Soit la préfecture n’interdit pas et dans ce cas l’apéro peut se tenir. Les organisateurs seront alors devant un choix cornélien. S’ils renoncent par crainte des conséquences d’un débordement, l’échec est cinglant et ils seront largement déconsidérés. Le Bloc n’étant pas apparu comme initiateur du projet, il n’en subira pas les retombées. S’ils ne renoncent pas, l’apéro doit se tenir et de son succès ou de son échec dépend le bilan final en terme de réussite politique. Le Bloc peut alors faire le choix de revendiquer ou pas l’initiative.

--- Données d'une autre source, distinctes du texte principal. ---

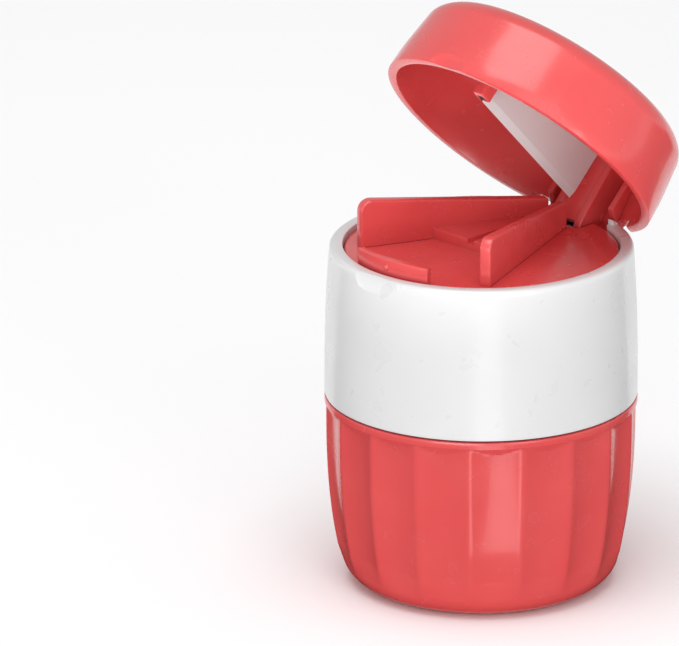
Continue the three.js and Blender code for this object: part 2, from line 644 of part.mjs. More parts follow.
const cup = new THREE.Group();
cup.add(part("fluted_shell", flutedShell(), coralAbs()));
cup.add(part("cup_liner", cupLiner(), coralAbs()));
cup.add(part("crush_pan", crushPan(), steel()));
cup.add(part("anvil_disc", post(0, 0, ANVIL_Z, ANVIL_Z + ANVIL_THICKNESS, ANVIL_RADIUS, 36), steel()));
group.add(cup);

const top = new THREE.Group();
top.add(part("press_plate", pressPlate(), steel()));
top.add(part("press_retainer", pressRetainer(), steel()));
top.add(part("plunger", plunger(), whiteAbs()));
top.add(part("thread_carrier", threadCarrier(), whiteAbs()));
screwPlaces().forEach((place, i) => {
  top.add(part(`plunger_screw_${i + 1}`, plungerScrew(place), steel()));
});
top.add(part("outer_sleeve", outerSleeve(), whiteAbs()));
top.add(part("cutter_bed", cutterBed(), coralAbs()));
top.add(part("guide_wall_left", guideWall(-1), coralAbs()));
top.add(part("guide_wall_right", guideWall(1), coralAbs()));
top.add(part("catch_tongue", catchTongue(), coralAbs()));
const pinLength = 2 * (NOTCH_HALF + CHEEK - 0.9);
top.add(part("hinge_pin", crossPin(HINGE_Y, HINGE_Z, PIN_RADIUS, pinLength), steel()));
group.add(top);

const lid = new THREE.Group();
lid.add(part("lid_shell", lidShell(), coralAbs()));
lid.add(part("blade_holder", bladeHolder(), coralAbs()));
lid.add(part("blade_clip", bladeClip(), coralAbs()));
lid.add(part("blade", blade(), steel()));
bladePinPlaces().forEach((y, i) => {
  lid.add(part(`blade_pin_${i + 1}`, crossPin(y, BLADE_PIN_Z, 0.6, 2 * HOLDER_HALF, 12), steel()));
});
lid.children.forEach((piece) => piece.position.set(0, -HINGE_Y, -HINGE_Z));
lid.position.set(0, HINGE_Y, HINGE_Z);
lid.rotation.x = -THREE.MathUtils.degToRad(LID_OPEN_DEG);
group.add(lid);

export default group;
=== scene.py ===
"""Looks of a screw-down pill crusher whose lid carries a pill-splitting blade.

The object is a fluted coral cup with a steel-lined bore, a white sleeve that screws onto it, a cutting bed
with two guide walls on top of the sleeve, and a domed lid with a blade, standing open on its hinge.
Shapes are worked out in millimetres and put into meshes in metres.
"""

import enum
import json
import logging
import math
from collections.abc import Callable, Iterable
from dataclasses import dataclass, field

import bmesh
import bpy
import numpy as np
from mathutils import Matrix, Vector

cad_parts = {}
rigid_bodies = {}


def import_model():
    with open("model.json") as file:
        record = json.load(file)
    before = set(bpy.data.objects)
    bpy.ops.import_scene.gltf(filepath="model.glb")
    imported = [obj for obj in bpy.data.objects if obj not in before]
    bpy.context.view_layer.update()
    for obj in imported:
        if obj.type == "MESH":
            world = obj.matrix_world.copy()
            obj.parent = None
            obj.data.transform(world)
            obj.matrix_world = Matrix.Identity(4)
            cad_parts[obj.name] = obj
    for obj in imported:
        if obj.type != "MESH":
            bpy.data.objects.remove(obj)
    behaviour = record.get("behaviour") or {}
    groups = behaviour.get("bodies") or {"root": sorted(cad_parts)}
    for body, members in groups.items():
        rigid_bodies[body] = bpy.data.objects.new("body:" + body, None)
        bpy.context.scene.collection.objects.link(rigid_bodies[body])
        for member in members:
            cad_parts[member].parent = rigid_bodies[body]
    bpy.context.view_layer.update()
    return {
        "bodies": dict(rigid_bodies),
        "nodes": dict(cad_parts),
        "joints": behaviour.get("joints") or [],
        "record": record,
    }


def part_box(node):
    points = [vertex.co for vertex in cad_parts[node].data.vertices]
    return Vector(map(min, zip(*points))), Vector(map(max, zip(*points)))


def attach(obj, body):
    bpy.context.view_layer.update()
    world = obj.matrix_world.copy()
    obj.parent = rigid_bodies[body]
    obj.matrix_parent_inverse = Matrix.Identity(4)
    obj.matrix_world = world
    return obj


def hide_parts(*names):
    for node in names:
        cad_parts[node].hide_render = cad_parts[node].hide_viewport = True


LOG = logging.getLogger("pill_crusher")
MM = 0.001
BEYOND = 40.0  # past the object's edge, for what cuts right through it
Array = np.ndarray
Outline = list[tuple[float, float]]


# ---------------------------------------------------------------- surfaces
@dataclass
class Surface:
    """Points in millimetres with the faces between them."""

    points: Array
    faces: list[list[int]]

    def __add__(self, other: "Surface") -> "Surface":
        """Both surfaces side by side in one."""
        shift = len(self.points)
        moved = [[i + shift for i in face] for face in other.faces]
        return Surface(np.vstack([self.points, other.points]), self.faces + moved)

    def mapped(self, change: Callable[[Array], Array]) -> "Surface":
        """The surface with every point passed through a function of an (n, 3) array."""
        return Surface(change(self.points), self.faces)

    def shifted(self, x: float = 0.0, y: float = 0.0, z: float = 0.0) -> "Surface":
        """The surface moved by x, y and z."""
        return Surface(self.points + np.array([x, y, z]), self.faces)


def grid(points: Array, wrap_rows: bool) -> Surface:
    """Joins a (rows, columns, 3) array into quads, with the columns closed into a ring.

    Args:
        points: One ring of points for each row.
        wrap_rows: Whether the last row joins the first.

    Returns:
        The surface of quads.
    """
    rows, columns = points.shape[:2]
    row = np.arange(rows if wrap_rows else rows - 1)[:, None]
    column = np.arange(columns)[None, :]
    above, beside = (row + 1) % rows * columns, (column + 1) % columns
    corners = (row * columns + column, row * columns + beside, above + beside, above + column)
    quads = np.stack(np.broadcast_arrays(*corners), axis=-1).reshape(-1, 4)
    return Surface(points.reshape(-1, 3), quads.tolist())


def capped(points: Array) -> Surface:
    """Joins rings of points into a tube, and closes its first and last rings with a face each.

    Args:
        points: A (rings, points, 3) array.

    Returns:
        The closed tube.
    """
    made = grid(points, False)
    rows, columns = points.shape[:2]
    last = columns * (rows - 1)
    made.faces += [list(range(columns))[::-1], list(range(last, last + columns))]
    return made


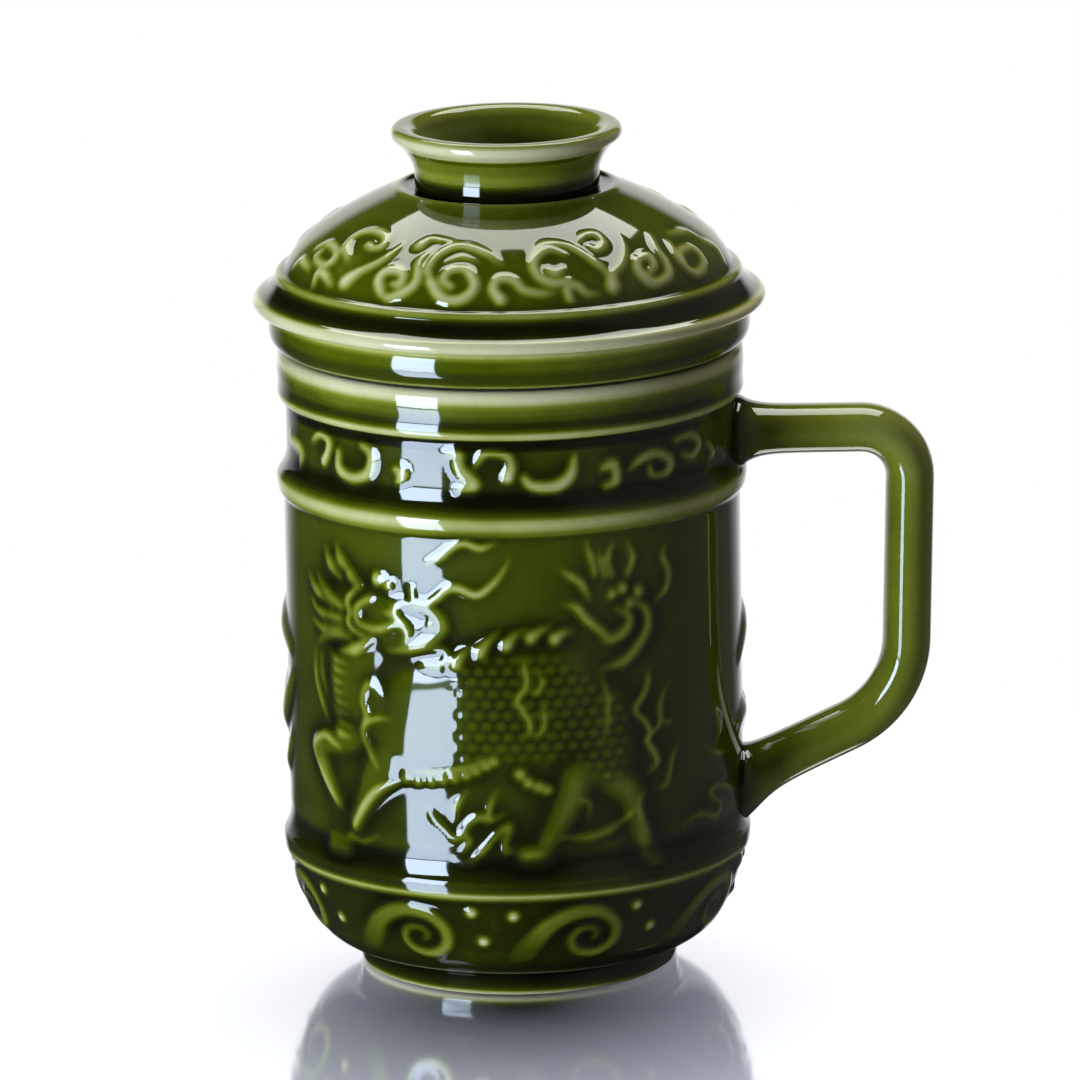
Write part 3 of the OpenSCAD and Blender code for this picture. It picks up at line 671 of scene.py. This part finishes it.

Il est donc finalement très difficile de pronostiquer ce qui va se passer et nous saurons le 4 juin de quoi il en retourne. Dans tous les cas, cette affaire prouve, s’il en était besoin, que l’extrême droite identitaire a très bien compris les tenants et les aboutissants des nouvelles formes d’utilisation d’Internet et en particulier des réseaux sociaux. Ce type de mobilisation devrait donc se multiplier même si rien ne prouve qu’une ebullition militante sur Facebook puisse se transformer en autre chose qu’un pshiiit dans le monde réel. A suivre avec attention donc…
[1] Même si on retrouve des militants de tel ou tel groupe dans les profils ayant rejoint le groupe, comme Thomas Joly (PDF) ou Baptiste Coquelle (GUD).